Task: Repeat everything in the material exactly.
# # # #
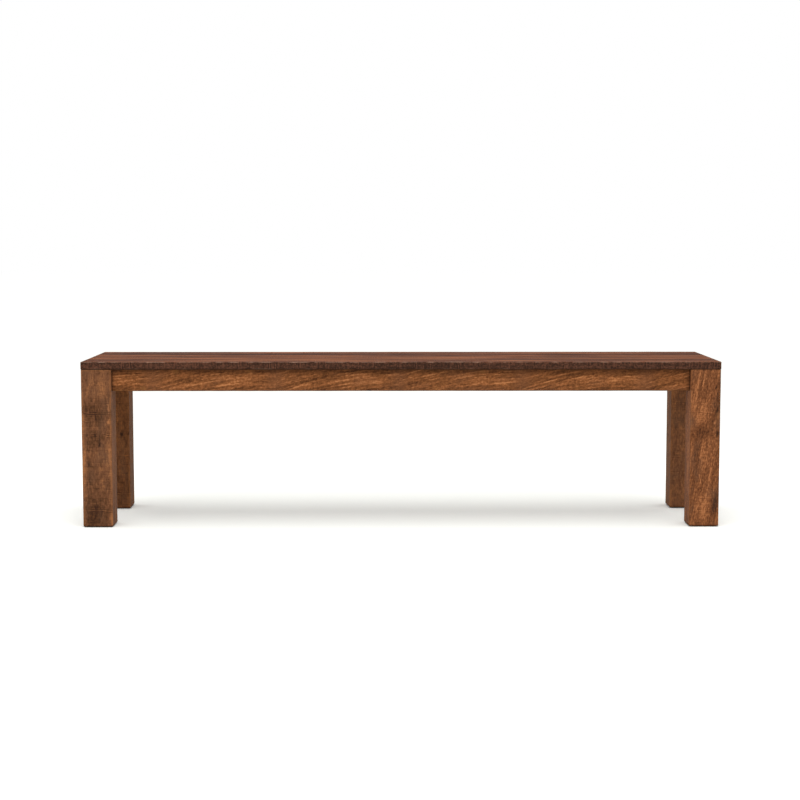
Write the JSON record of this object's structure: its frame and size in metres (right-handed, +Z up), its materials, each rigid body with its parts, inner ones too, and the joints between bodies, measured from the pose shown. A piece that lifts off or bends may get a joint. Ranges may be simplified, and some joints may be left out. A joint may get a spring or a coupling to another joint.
{
  "type": "dining bench",
  "caption": "Long backless dining bench with square block legs flush with the seat edge, a recessed plain apron and an edge-joined board seat.",
  "frame": {"origin": "on the floor, under the middle of the seat", "axes": "+X along the bench to its right end, +Y from its front to its back, +Z up"},
  "size_m": [1.78, 0.41, 0.464],
  "materials": {
    "seat_wood": "stained hardwood, worn satin lacquer",
    "leg_wood": "stained hardwood, worn satin lacquer",
    "apron_wood": "stained hardwood, worn satin lacquer",
    "frame_wood": "sawn hardwood under a thin stain",
    "tongue_wood": "bare planed hardwood",
    "screw_steel": "zinc-plated steel",
    "glide_nylon": "moulded nylon"
  },
  "bodies": {
    "root": {"seat_board_front": "seat_wood", "seat_board_front_inner": "seat_wood", "seat_board_back_inner": "seat_wood", "seat_board_back": "seat_wood", "leg_front_left": "leg_wood", "leg_front_right": "leg_wood", "leg_back_left": "leg_wood", "leg_back_right": "leg_wood", "apron_front": "apron_wood", "apron_back": "apron_wood", "apron_left": "apron_wood", "apron_right": "apron_wood", "cross_rail_left": "frame_wood", "cross_rail_right": "frame_wood", "corner_block_front_left": "frame_wood", "corner_block_front_right": "frame_wood", "corner_block_back_left": "frame_wood", "corner_block_back_right": "frame_wood", "seat_buttons_front": "frame_wood", "seat_buttons_back": "frame_wood", "seat_tongue_front": "tongue_wood", "seat_tongue_middle": "tongue_wood", "seat_tongue_back": "tongue_wood", "seat_screws": "screw_steel", "corner_block_coach_screws": "screw_steel", "foot_glide_front_left": "glide_nylon", "foot_glide_front_right": "glide_nylon", "foot_glide_back_left": "glide_nylon", "foot_glide_back_right": "glide_nylon"}
  },
  "joints": []
}
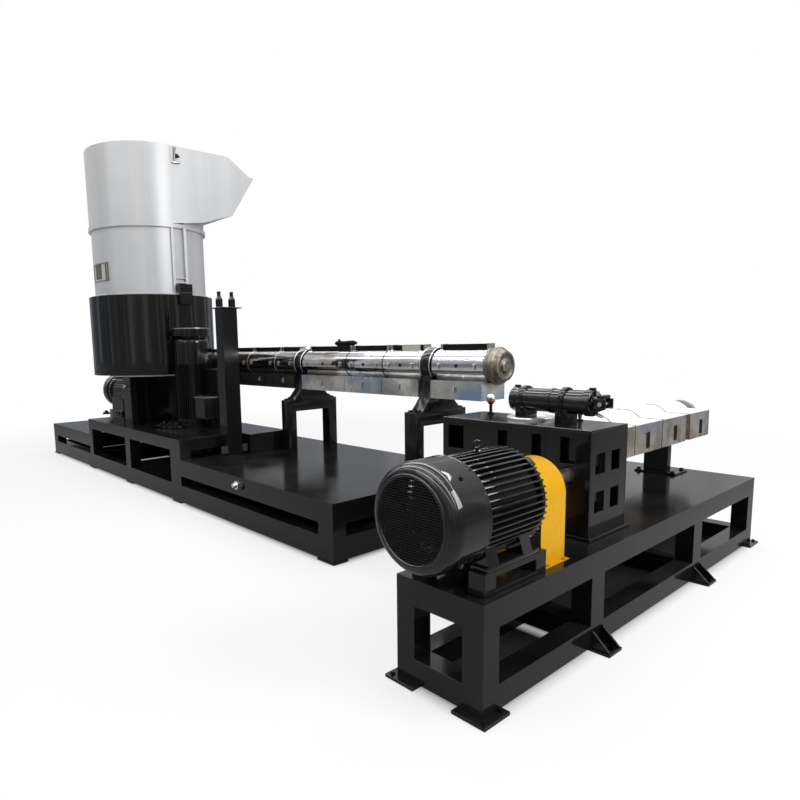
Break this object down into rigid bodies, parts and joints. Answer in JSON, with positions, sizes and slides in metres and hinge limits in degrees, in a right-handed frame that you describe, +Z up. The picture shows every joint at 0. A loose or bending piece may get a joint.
# # # #
Answer to the exercise:
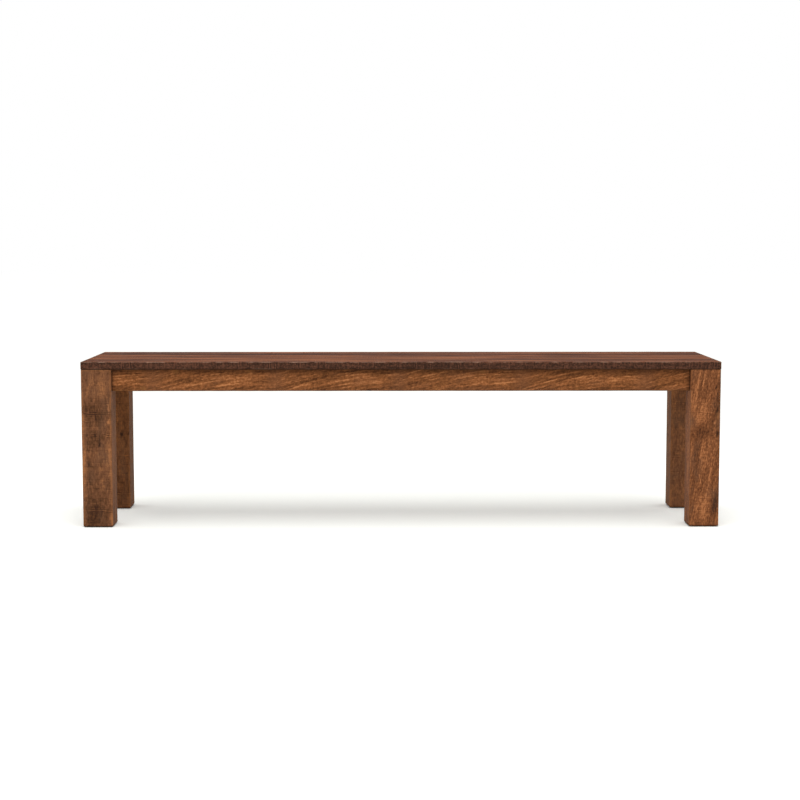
Write the JSON record of this object's structure: its frame and size in metres (right-handed, +Z up), its materials, each rigid body with its parts, inner ones too, and the joints between bodies, measured from the pose shown. A piece that lifts off or bends may get a joint. Ranges may be simplified, and some joints may be left out. A joint may get a spring or a coupling to another joint.
{
  "type": "dining bench",
  "caption": "Long backless dining bench with square block legs flush with the seat edge, a recessed plain apron and an edge-joined board seat.",
  "frame": {"origin": "on the floor, under the middle of the seat", "axes": "+X along the bench to its right end, +Y from its front to its back, +Z up"},
  "size_m": [1.78, 0.41, 0.464],
  "materials": {
    "seat_wood": "stained hardwood, worn satin lacquer",
    "leg_wood": "stained hardwood, worn satin lacquer",
    "apron_wood": "stained hardwood, worn satin lacquer",
    "frame_wood": "sawn hardwood under a thin stain",
    "tongue_wood": "bare planed hardwood",
    "screw_steel": "zinc-plated steel",
    "glide_nylon": "moulded nylon"
  },
  "bodies": {
    "root": {"seat_board_front": "seat_wood", "seat_board_front_inner": "seat_wood", "seat_board_back_inner": "seat_wood", "seat_board_back": "seat_wood", "leg_front_left": "leg_wood", "leg_front_right": "leg_wood", "leg_back_left": "leg_wood", "leg_back_right": "leg_wood", "apron_front": "apron_wood", "apron_back": "apron_wood", "apron_left": "apron_wood", "apron_right": "apron_wood", "cross_rail_left": "frame_wood", "cross_rail_right": "frame_wood", "corner_block_front_left": "frame_wood", "corner_block_front_right": "frame_wood", "corner_block_back_left": "frame_wood", "corner_block_back_right": "frame_wood", "seat_buttons_front": "frame_wood", "seat_buttons_back": "frame_wood", "seat_tongue_front": "tongue_wood", "seat_tongue_middle": "tongue_wood", "seat_tongue_back": "tongue_wood", "seat_screws": "screw_steel", "corner_block_coach_screws": "screw_steel", "foot_glide_front_left": "glide_nylon", "foot_glide_front_right": "glide_nylon", "foot_glide_back_left": "glide_nylon", "foot_glide_back_right": "glide_nylon"}
  },
  "joints": []
}
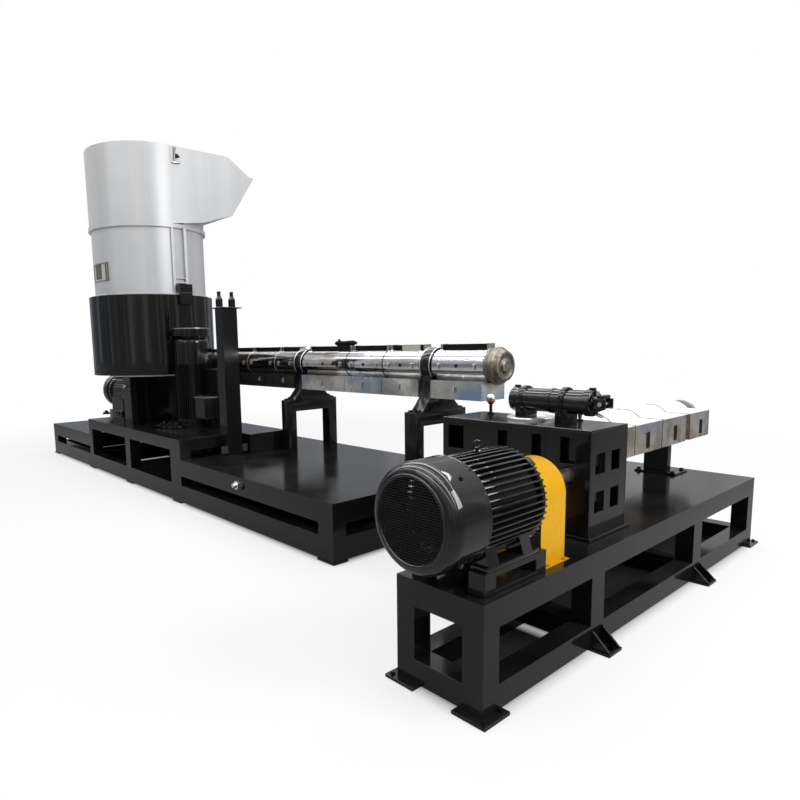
Break this object down into rigid bodies, parts and joints. Answer in JSON, with positions, sizes and slides in metres and hinge limits in degrees, in a right-handed frame that you describe, +Z up. The picture shows every joint at 0. A loose or bending piece may get a joint.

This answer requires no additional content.